The secret is not just making clients and customers happy, but keeping them coming back for more. Some small business owners even operate by the 80/20 rule, which says that successful companies get 80 percent of their business from 20 percent of their customers. Those small business owners know that loyal customers will not only buy more from them overall, they will also choose them over competitors every time.

Tips for building loyalty

  1. Be true to yourself. You must have a good sense of what your business is about and how you fit into your market or industry before you can articulate that to others. Your selling point should reflect your passion. If you're a restaurant owner interested in gourmet food, for instance, concentrate more on providing superior quality than speedy service or discount dinners.
  2. Know your niche. Understand why you are successful today, what makes you different, and what brings repeat customers back over and over again.
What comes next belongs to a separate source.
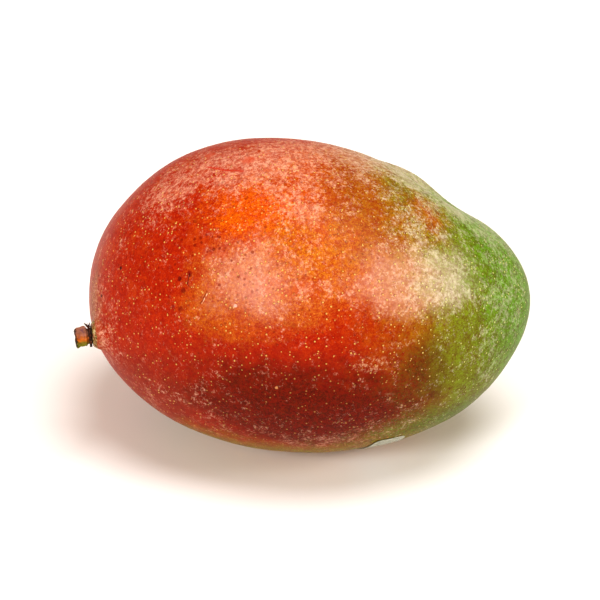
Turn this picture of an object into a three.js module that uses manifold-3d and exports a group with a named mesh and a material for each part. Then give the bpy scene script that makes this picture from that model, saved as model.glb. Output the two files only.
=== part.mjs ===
// A large mango lying on one cheek, with its cut stem, the dried calyx round the stem and a blank label.
// Millimetres, +Z up: the stem points to -X, the tip to +X, and the fuller back is at +Y.
import * as THREE from "three";
import { mergeVertices } from "three/addons/utils/BufferGeometryUtils.js";
import Module from "manifold-3d";

const wasm = await Module();
wasm.setup();

// Body: half sizes of the plain egg form and the shares that bend it
const HALF_LENGTH = 58.0;
const HALF_WIDTH = 46.9;
const HALF_THICKNESS = 43.9;
const TAPER = 0.04;
const END_NARROWING = 0.015;
const LEAN = 12.7;
const BEND = 3.7;

// Where the stem leaves the body, and the way it points
const STEM_TOWARDS = unit(-0.944, -0.301, -0.13);
const STEM_AXIS = unit(-0.982, -0.185, -0.042);

// Swellings: how far each raises the skin, or sinks it, and how wide it is as a share of the body's radius
const SWELLINGS = {
  farShoulder: { towards: unit(-0.8, 0.5, 0.4), height: -3.5, spread: 0.55 },
  nearShoulder: { towards: unit(-0.8, -0.5, -0.4), height: 3.9, spread: 0.55 },
  neck: { towards: STEM_TOWARDS, height: 1.8, spread: 0.25 },
  tipFarSide: { towards: unit(0.8, 0.5, 0.4), height: 0.3, spread: 0.5 },
  tipNearSide: { towards: unit(0.8, -0.4, -0.5), height: 3.6, spread: 0.5 },
  tip: { towards: unit(1, 0, 0), height: 7.9, spread: 0.45 },
  beak: { towards: unit(0.84, 0.46, 0.3), height: 1.4, spread: 0.39 },
  sinus: { towards: unit(0.745, 0.258, 0.597), height: -4.8, spread: 0.215 },
  ridgeBehindSinus: { towards: unit(0.643, 0.525, 0.477), height: 3.3, spread: 0.22 },
};

// Collar and socket of the stem, then the depth of the flat spot that the fruit lies on
const COLLAR_RISE = 2.15;
const COLLAR_SPREAD = 0.08;
const SOCKET_RADIUS = 2.5;
const SOCKET_DEPTH = 1.8;
const REST_DEPTH = 0.6;

// Stem: a root in the socket, a foot that spreads over the calyx, and the cut end
const ROOT_RADIUS = 2.2;
const ROOT_DEPTH = 1.5;
const STEM_RADIUS = 3.1;
const CUT_RADIUS = 2.8;
const CUT_BEVEL = 0.35;
const STEM_LENGTH = 4.7;

// Dried calyx: a thin ring with short stiff whiskers
const CALYX_INNER = 2.55;
const CALYX_OUTER = 3.45;
const CALYX_LOW = 0.3;
const CALYX_HIGH = 1.05;
const WHISKER_COUNT = 9;
const WHISKER_RADIUS = 0.42;
const WHISKER_SEED = 11;

// Label: a longish sticker with rounded corners, low on the front, near the tip
const LABEL_TOWARDS = unit(0.29, -0.6, -0.745);
const LABEL_HALF_ALONG = 4.7;
const LABEL_HALF_ROUND = 9.4;
const LABEL_TURN = -8;
const LABEL_GAP = 0.3;
const LABEL_THICKNESS = 0.65;
const LABEL_SQUARENESS = 7;

// Fineness of the meshes
const BODY_RINGS = 54;
const BODY_SEGMENTS = 60;
const RING_CROWDING = 0.78;
const ROUND_SEGMENTS = 24;
const LABEL_RINGS = 4;
const LABEL_SEGMENTS = 40;

function unit(x, y, z) {
  return new THREE.Vector3(x, y, z).normalize();
}

// Two directions square to the given one and to each other; the first leans towards +X
function tangents(towards) {
  const along = unit(1, 0, 0).addScaledVector(towards, -towards.x).normalize();
  return [along, towards.clone().cross(along)];
}

// How strongly a swelling centred on one direction acts in another: 1 at its centre, fading as a bell curve
function bell(direction, towards, spread) {
  return Math.exp(-direction.distanceToSquared(towards) / spread ** 2);
}

// The skin without its collar: an egg form leaning to one side, raised and sunk by the swellings
function plainSkin(direction) {
  const { x, y, z } = direction;
  const girth = 1 - TAPER * x - END_NARROWING * x ** 2;
  const point = new THREE.Vector3(
    HALF_LENGTH * x - LEAN * y,
    HALF_WIDTH * girth * y + BEND * x ** 2,
    HALF_THICKNESS * girth * z,
  );
  const raised = Object.values(SWELLINGS).reduce(
    (sum, swelling) => sum + swelling.height * bell(direction, swelling.towards, swelling.spread),
    0,
  );
  return point.addScaledVector(direction, raised);
}

const SEAT = plainSkin(STEM_TOWARDS).addScaledVector(STEM_AXIS, COLLAR_RISE);

// The skin: round the stem it is drawn out to a flat seat square to the stem
function skin(direction) {
  const point = plainSkin(direction);
  const near = direction.distanceToSquared(STEM_TOWARDS) / COLLAR_SPREAD ** 2;
  const height = point.clone().sub(SEAT).dot(STEM_AXIS);
  return point.addScaledVector(STEM_AXIS, -height * Math.exp(-(near ** 3)));
}

// The skin's outward normal, from two small steps along it
function skinNormal(direction) {
  const step = 0.002;
  const here = skin(direction);
  const [along, across] = tangents(direction).map((side) =>
    skin(direction.clone().addScaledVector(side, step).normalize()).sub(here),
  );
  return along.cross(across).normalize();
}

// A closed indexed geometry from rings of points between two poles; each ring turns the same way
function closedRings(firstPole, rings, lastPole) {
  const count = rings[0].length;
  const points = [firstPole, ...rings.flat(), lastPole];
  const last = points.length - 1;
  const index = [];
  for (let i = 0; i < count; i += 1) {
    const next = (i + 1) % count;
    index.push(0, 1 + i, 1 + next);
    for (let ring = 0; ring < rings.length - 1; ring += 1) {
      const a = 1 + ring * count;
      const b = a + count;
      index.push(a + i, b + i, b + next, a + i, b + next, a + next);
    }
    const rim = last - count;
    index.push(last, rim + next, rim + i);
  }
  const geometry = new THREE.BufferGeometry().setFromPoints(points);
  geometry.setIndex(index);
  return geometry;
}

// A geometry as a solid that can be cut and joined
function toSolid(geometry) {
  const bare = geometry.clone();
  bare.deleteAttribute("normal");
  bare.deleteAttribute("uv");
  const merged = mergeVertices(bare, 1e-4);
  const corners = Array.from(merged.index.array);
  const kept = [];
  for (let i = 0; i < corners.length; i += 3) {
    const [a, b, c] = corners.slice(i, i + 3);
    if (a !== b && b !== c && c !== a) {
      kept.push(a, b, c);
    }
  }
  const vertProperties = Float32Array.from(merged.attributes.position.array);
  const triVerts = Uint32Array.from(kept);
  return new wasm.Manifold(new wasm.Mesh({ numProp: 3, vertProperties, triVerts }));
}

function toGeometry(solid) {
  const mesh = solid.getMesh();
  const geometry = new THREE.BufferGeometry();
  geometry.setAttribute("position", new THREE.BufferAttribute(mesh.vertProperties, 3));
  geometry.setIndex(new THREE.BufferAttribute(mesh.triVerts, 1));
  geometry.computeVertexNormals();
  return geometry;
}

// Stands a geometry made round +Y on the stem's seat, with +Y along the stem and +X as near to upwards as it can be
function onStem(geometry) {
  const up = unit(0, 0, 1).addScaledVector(STEM_AXIS, -STEM_AXIS.z).normalize();
  const place = new THREE.Matrix4().makeBasis(up, STEM_AXIS, up.clone().cross(STEM_AXIS)).setPosition(SEAT);
  return geometry.applyMatrix4(place);
}

function piece(name, geometry, color, roughness) {
  const material = new THREE.MeshStandardMaterial({ color, roughness, metalness: 0 });
  const mesh = new THREE.Mesh(geometry, material);
  mesh.name = name;
  return mesh;
}

// Whole fruit: rings round the stem, crowded at both ends, then the stem's socket and the flat spot cut away
function fruit() {
  const [side, up] = tangents(STEM_TOWARDS);
  const ring = (tilt) =>
    Array.from({ length: BODY_SEGMENTS }, (_, i) => {
      const turn = (2 * Math.PI * i) / BODY_SEGMENTS;
      const direction = STEM_TOWARDS.clone().multiplyScalar(Math.cos(tilt));
      direction.addScaledVector(side, Math.sin(tilt) * Math.cos(turn));
      direction.addScaledVector(up, Math.sin(tilt) * Math.sin(turn));
      return skin(direction);
    });
  const rings = [];
  for (let i = 1; i < BODY_RINGS; i += 1) {
    const share = i / BODY_RINGS;
    rings.push(ring(Math.PI * share - (RING_CROWDING / 2) * Math.sin(2 * Math.PI * share)));
  }
  const body = closedRings(skin(STEM_TOWARDS), rings, skin(STEM_TOWARDS.clone().negate()));
  body.computeBoundingBox();

  const socket = new THREE.CylinderGeometry(SOCKET_RADIUS, SOCKET_RADIUS, 2 * SOCKET_DEPTH, ROUND_SEGMENTS);
  const floor = new THREE.BoxGeometry(4 * HALF_LENGTH, 4 * HALF_WIDTH, 20);
  floor.translate(0, 0, body.boundingBox.min.z + REST_DEPTH - 10);
  const solid = toSolid(body).subtract(toSolid(onStem(socket))).subtract(toSolid(floor));
  return piece("fruit", toGeometry(solid), 0xb4512a, 0.4);
}

// Cut stem: its root stands in the socket and its foot spreads over the calyx
function stem() {
  const foot = CALYX_HIGH + 0.3;
  const profile = [
    new THREE.Vector2(0, -ROOT_DEPTH),
    new THREE.Vector2(ROOT_RADIUS, -ROOT_DEPTH),
    new THREE.Vector2(ROOT_RADIUS, foot),
    new THREE.Vector2(STEM_RADIUS, foot + 0.15),
    new THREE.Vector2(STEM_RADIUS, foot + 1.0),
    new THREE.Vector2(CUT_RADIUS, STEM_LENGTH - CUT_BEVEL),
    new THREE.Vector2(CUT_RADIUS - CUT_BEVEL, STEM_LENGTH),
    new THREE.Vector2(0, STEM_LENGTH),
  ];
  const geometry = onStem(new THREE.LatheGeometry(profile, ROUND_SEGMENTS));
  return piece("stem", toGeometry(toSolid(geometry)), 0x9a6a34, 0.7);
}

// Repeatable draw of numbers from 0 to 1
function seededDraw(seed) {
  let state = seed;
  return () => {
    state = (state * 1103515245 + 12345) % 2147483648;
    return state / 2147483648;
  };
}

// Dried calyx: a ring round the stem's root, joined with whiskers that lean outwards
function driedCalyx() {
  const profile = [
    new THREE.Vector2(CALYX_INNER, CALYX_LOW),
    new THREE.Vector2(CALYX_OUTER, CALYX_LOW),
    new THREE.Vector2(CALYX_OUTER - 0.1, CALYX_HIGH),
    new THREE.Vector2(CALYX_INNER, CALYX_HIGH),
    new THREE.Vector2(CALYX_INNER, CALYX_LOW),
  ];
  const draw = seededDraw(WHISKER_SEED);
  let solid = toSolid(new THREE.LatheGeometry(profile, ROUND_SEGMENTS));
  for (let i = 0; i < WHISKER_COUNT; i += 1) {
    const length = 1.1 + 0.7 * draw();
    const lean = THREE.MathUtils.degToRad(38 + 14 * draw());
    const turn = (2 * Math.PI * (i + 0.5 * draw())) / WHISKER_COUNT;
    const whisker = new THREE.CylinderGeometry(0.7 * WHISKER_RADIUS, WHISKER_RADIUS, length, 6);
    whisker.translate(0, length / 2, 0).rotateZ(-lean);
    whisker.translate(CALYX_OUTER - 0.55, CALYX_LOW + 0.4, 0).rotateY(turn);
    solid = solid.add(toSolid(whisker));
  }
  return piece("dried_calyx", onStem(toGeometry(solid)), 0x2e2018, 0.9);
}

// Label: a patch with rounded corners that follows the skin, with its two faces joined at the rim
function label() {
  const [side, up] = tangents(LABEL_TOWARDS);
  const centre = skin(LABEL_TOWARDS);
  const step = 0.01;
  const [alongScale, roundScale] = [side, up].map(
    (edge) => skin(LABEL_TOWARDS.clone().addScaledVector(edge, step).normalize()).distanceTo(centre) / step,
  );
  const turn = THREE.MathUtils.degToRad(LABEL_TURN);
  const place = (share, angle, lift) => {
    const [c, s] = [Math.cos(angle), Math.sin(angle)];
    const reach = share / (Math.abs(c) ** LABEL_SQUARENESS + Math.abs(s) ** LABEL_SQUARENESS) ** (1 / LABEL_SQUARENESS);
    const a = LABEL_HALF_ALONG * reach * c;
    const b = LABEL_HALF_ROUND * reach * s;
    const direction = LABEL_TOWARDS.clone();
    direction.addScaledVector(side, (a * Math.cos(turn) - b * Math.sin(turn)) / alongScale);
    direction.addScaledVector(up, (a * Math.sin(turn) + b * Math.cos(turn)) / roundScale);
    direction.normalize();
    return skin(direction).addScaledVector(skinNormal(direction), lift);
  };
  const ring = (share, lift) =>
    Array.from({ length: LABEL_SEGMENTS }, (_, i) => place(share, (2 * Math.PI * i) / LABEL_SEGMENTS, lift));
  const shares = Array.from({ length: LABEL_RINGS }, (_, i) => (i + 1) / LABEL_RINGS);
  const outer = LABEL_GAP + LABEL_THICKNESS;
  const rings = [
    ...shares.map((share) => ring(share, outer)),
    ...shares.toReversed().map((share) => ring(share, LABEL_GAP)),
  ];
  const geometry = closedRings(place(0, 0, outer), rings, place(0, 0, LABEL_GAP));
  return piece("label", toGeometry(toSolid(geometry)), 0xd9d6ca, 0.6);
}

// The origin is the middle of the whole thing's footprint, on the surface that it lies on
const mango = new THREE.Group();
mango.add(fruit(), stem(), driedCalyx(), label());
const box = new THREE.Box3().setFromObject(mango);
const middle = box.getCenter(new THREE.Vector3());
mango.position.set(-middle.x, -middle.y, -box.min.z);

export default mango;
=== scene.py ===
"""A large ripe mango lying on a white table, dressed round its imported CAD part.

Every piece is a surface worked out from the same named sizes as the CAD part, on a finer grid, in
millimetres, and put into its mesh in metres. Directions start at the middle of the fruit's body.
"""

import logging
import math
from dataclasses import dataclass, field
from enum import Enum
from typing import TypeVar

import bpy
import numpy as np
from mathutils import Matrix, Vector

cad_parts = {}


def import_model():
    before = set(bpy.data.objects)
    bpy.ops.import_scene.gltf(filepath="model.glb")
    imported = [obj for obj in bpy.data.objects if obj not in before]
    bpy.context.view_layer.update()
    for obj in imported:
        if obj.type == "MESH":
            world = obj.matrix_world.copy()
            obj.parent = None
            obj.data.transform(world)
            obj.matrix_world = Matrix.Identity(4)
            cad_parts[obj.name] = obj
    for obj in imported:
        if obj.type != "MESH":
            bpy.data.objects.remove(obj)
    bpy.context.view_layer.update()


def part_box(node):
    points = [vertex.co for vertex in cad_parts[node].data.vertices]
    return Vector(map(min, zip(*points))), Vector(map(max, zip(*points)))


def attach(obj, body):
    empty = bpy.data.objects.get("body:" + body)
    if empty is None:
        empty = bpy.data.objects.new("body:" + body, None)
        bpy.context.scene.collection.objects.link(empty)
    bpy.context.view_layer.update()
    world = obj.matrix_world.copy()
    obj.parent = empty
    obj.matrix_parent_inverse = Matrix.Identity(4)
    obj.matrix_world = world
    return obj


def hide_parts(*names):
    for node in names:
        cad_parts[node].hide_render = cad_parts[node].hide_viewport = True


log = logging.getLogger("mango")
MM = 0.001
Triple = tuple[float, float, float]
Part = TypeVar("Part")


class Slot(Enum):
    """The record's material slots."""

    SKIN = "mango_skin"
    STEM = "cut_stem"
    CALYX = "dry_calyx"
    LABEL = "label_paper"


def unit(x: float, y: float, z: float) -> np.ndarray:
    """A direction of length one."""
    v = np.array([x, y, z], float)
    return v / np.linalg.norm(v)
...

Is it exceptional quality, consummate convenience or great bargains? Even if you try to provide a little bit of all of that, you can't be the best at everything. Focus on the thing that makes you successful -- and make it better all the time.
  3. Survey customers. Identify who your repeat customers are and discover what attributes they have in common by asking them what they expect of you. This will point you to customers whose values match yours and show you what kind of customers you need to attract to grow your business.
  4. Deliver what you promise. Guarantee your products and services. Respect time constraints and budgets. After the sale, stay connected by inquiring about the success of the delivery and/or implementation. If something goes wrong, react quickly and compensate customers for any inconvenience. Solve problems before they are brought to your attention. Remember, most customers aren't likely to complain to you -- they'll just complain to everyone they know.
  5. Get personal. Get to know your customers -- not just their names, but also something about them. Pay attention to details that they share, as well as the nonverbal cues they give you. Listen as they express their needs and look for ways to fulfill their wishes or solve their problems. Always thank them for their business. You can show repeat customers your appreciation through thank-you notes, reminder cards or newsletters.
  6. Hire like-minded staff. The interaction between customers and clients and your employees sets the stage for repeat business, which is why it is important to hire for attitude as well as skills. Give employees the authority to make decisions in the best interests of customers; otherwise if a customer gets shifted around when a problem arises, he or she might just get frustrated and leave. Make sure to include employees in your strategy and decision-making. If they feel like they have a stake in the business, they pass that loyalty onto customers.
  7. Exceed expectations. Make things as easy as possible for customers so their experience with you will be memorable and pleasant. Provide them with easy access to information they might need, such as delivery schedules, tracking of shipments, etc. When working with clients, immerse yourself in high-priority issues they face and look for solutions to their front-burner problems. Be willing to go the extra mile to meet needs and train your staff to do the same. Even if customers ask you for something beyond what you can do, never make them feel like their request is ridiculous.

Summary

No matter how many new customers you hope to draw to your business, never take the ones you already have for granted. Always give them a reason to keep coming back.